Short answers, pulled from the story.
Glycolysis consists of exactly ten reactions, each catalyzed by a specific enzyme. The first five form the preparatory phase that consumes ATP, and the final five form the pay-off phase that generates more ATP than was spent.
Each glucose molecule yields two pyruvate molecules, two NADH molecules, and a net gain of two ATP molecules. The two ATP gained represent the difference between four ATP produced and two ATP consumed in the early steps.
Understanding glycolysis took nearly 100 years of combined effort. Louis Pasteur linked fermentation to living organisms in the 1850s. Eduard Buchner showed that enzymes alone could drive glucose breakdown in the 1890s. Arthur Harden and William Young identified key intermediates and cofactors between 1905 and 1911. Otto Meyerhof connected the steps in the 1920s, and by the 1940s the full pathway, now called the Embden-Meyerhof-Parnas pathway, was complete.
Glycolysis itself does not use oxygen.
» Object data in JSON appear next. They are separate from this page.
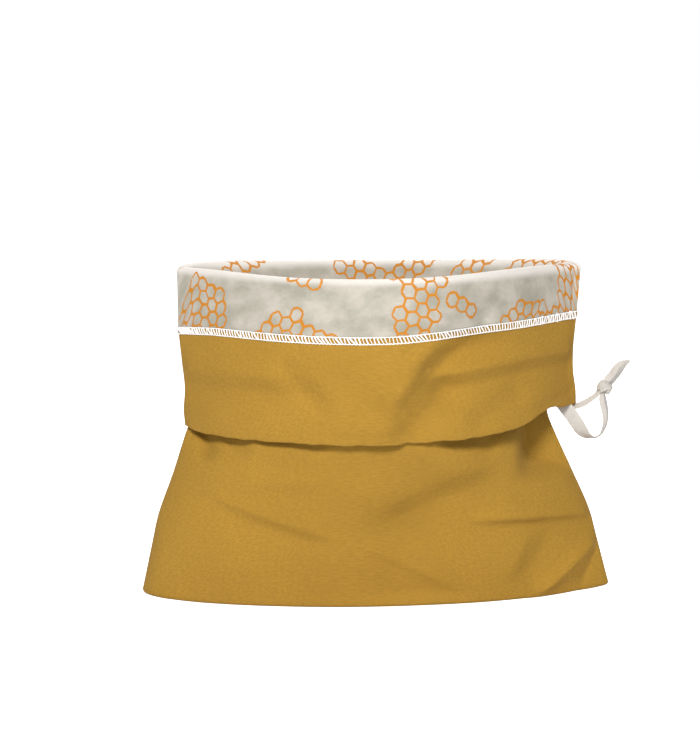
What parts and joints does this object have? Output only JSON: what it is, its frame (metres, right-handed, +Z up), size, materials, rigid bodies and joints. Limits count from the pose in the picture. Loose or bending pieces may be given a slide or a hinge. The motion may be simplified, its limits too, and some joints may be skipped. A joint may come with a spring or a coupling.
{
  "type": "bread bag",
  "caption": "Lined cotton bread bag standing open, its top turned down outside as a deep cuff, with a knotted tape tie at one corner.",
  "frame": {"origin": "on the surface the bag stands on, midway across the whole bag in X and in Y", "axes": "+Z up, the front with the lower base corner folds looks along -Y, +X to the right of someone facing the front, where the tape tie hangs"},
  "size_m": [0.3754, 0.1553, 0.2539],
  "materials": {
    "outer_cloth": "plain-woven mustard cotton, matt",
    "lining": "waxed off-white cotton, slightly mottled, printed with an orange honeycomb",
    "thread": "white overlock thread",
    "tape": "natural cotton twill tape"
  },
  "bodies": {
    "root": {"outer_front": "outer_cloth", "outer_back": "outer_cloth", "lining_front": "lining", "lining_back": "lining", "overlock_seam": "thread", "tie_lower_run": "tape", "tie_upper_run": "tape", "tie_knot": "tape", "tie_tail": "tape"}
  },
  "joints": []
}
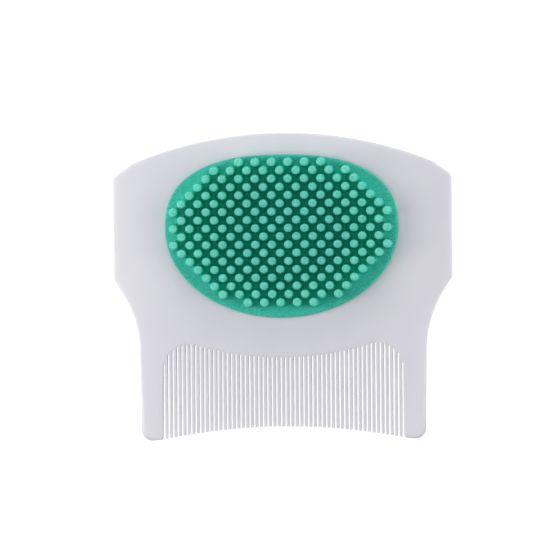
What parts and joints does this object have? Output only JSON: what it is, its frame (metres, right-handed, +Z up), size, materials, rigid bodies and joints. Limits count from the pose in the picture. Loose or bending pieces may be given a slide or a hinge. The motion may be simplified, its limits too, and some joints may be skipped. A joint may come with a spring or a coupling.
{
  "type": "flea comb",
  "caption": "Palm-size pet flea comb: hollow white handle with fine teeth between two guard legs and a soft oval brush pad on its face.",
  "frame": {"origin": "on the surface that the comb lies on, under the middle of its outline", "axes": "+Z up out of the brush side, +Y from the teeth to the arched top edge, +X across the width"},
  "size_m": [0.0826, 0.0746, 0.0152],
  "materials": {
    "white_plastic": "satin",
    "green_rubber": "satin",
    "grey_plastic": "matte"
  },
  "bodies": {
    "root": {"front_shell": "white_plastic", "back_cover": "white_plastic", "brush_pad": "green_rubber", "pad_carrier": "grey_plastic"}
  },
  "joints": []
}
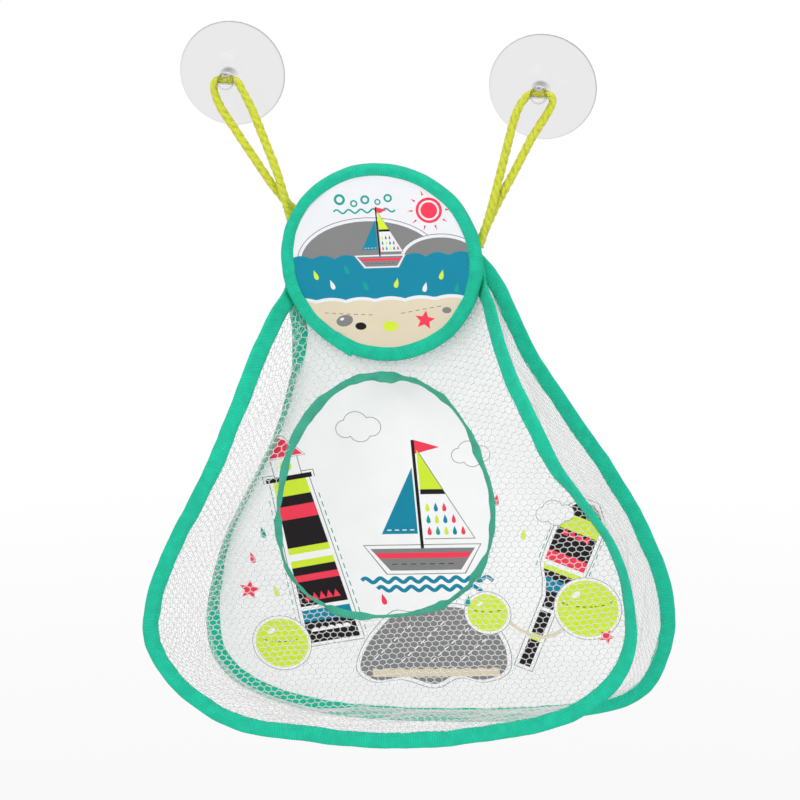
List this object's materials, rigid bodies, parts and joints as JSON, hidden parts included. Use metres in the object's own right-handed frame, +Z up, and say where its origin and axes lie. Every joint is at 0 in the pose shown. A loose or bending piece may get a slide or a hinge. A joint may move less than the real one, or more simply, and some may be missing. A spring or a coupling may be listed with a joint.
{
  "type": "bath toy organizer",
  "caption": "Wall-hung bath toy organizer: mesh pouch with a bound oval opening and a round padded head, hung on looped cords from clear suction cups.",
  "frame": {"origin": "on the wall plane, midway between the centres of the two suction cups", "axes": "+Z up, +X to the right as the front is seen, +Y into the wall; the wall is the plane Y = 0 and the pouch opens towards -Y"},
  "size_m": [0.2952, 0.0964, 0.4226],
  "materials": {
    "clear_cup": "clear, soft and glossy",
    "lime_cord": "braided cord",
    "white_cover": "smooth coated sheet, plain white under a printed pattern",
    "foam": "soft padding",
    "teal_tape": "woven ribbed tape",
    "white_net": "knitted hexagonal net"
  },
  "bodies": {
    "wall_cups": {"left_suction_cup": "clear_cup", "right_suction_cup": "clear_cup"},
    "hanging_cords": {"left_cord": "lime_cord", "right_cord": "lime_cord"},
    "bag": {"left_cord_stub": "lime_cord", "right_cord_stub": "lime_cord", "head_front_cover": "white_cover", "head_foam_core": "foam", "head_backing": "white_cover", "head_binding": "teal_tape", "back_panel": "white_cover", "back_binding": "teal_tape", "gusset_net": "white_net", "front_net": "white_net", "front_binding": "teal_tape", "mouth_binding": "teal_tape"}
  },
  "joints": [
    {"name": "cord_swing", "type": "hinge", "parent": "wall_cups", "child": "hanging_cords", "pos_m": [0, -0.015, 0], "axis": [-1, 0, 0], "range_deg": [0, 60]},
    {"name": "bag_tilt", "type": "hinge", "parent": "hanging_cords", "child": "bag", "pos_m": [0.0016, -0.01003, -0.08137], "axis": [-0.9964, -0.0025, 0.0845], "range_deg": [0, 20]}
  ]
}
It operates entirely in the cytosol, converting glucose to pyruvate without any oxygen-dependent steps. Oxygen is needed only in downstream processes such as the citric acid cycle and electron transport chain. Under low oxygen, organisms use fermentation to regenerate the NAD+ that glycolysis needs to continue.
The Warburg effect, first described by Otto Warburg in 1930, is the observation that malignant tumor cells perform glycolysis at a rate about ten times faster than normal cells, even when oxygen is available. This elevated glycolytic activity is exploited clinically: a radioactive glucose analog called FDG accumulates in tumors and is detected by PET scanning to locate and monitor cancers.
Glycolysis is considered an ancient metabolic pathway. The reactions that make up glycolysis can take place in oxygen-free conditions resembling the Archean oceans, and can proceed without enzymes, driven only by metal ions. This makes glycolysis a plausible prebiotic pathway that may have originated before complex life existed.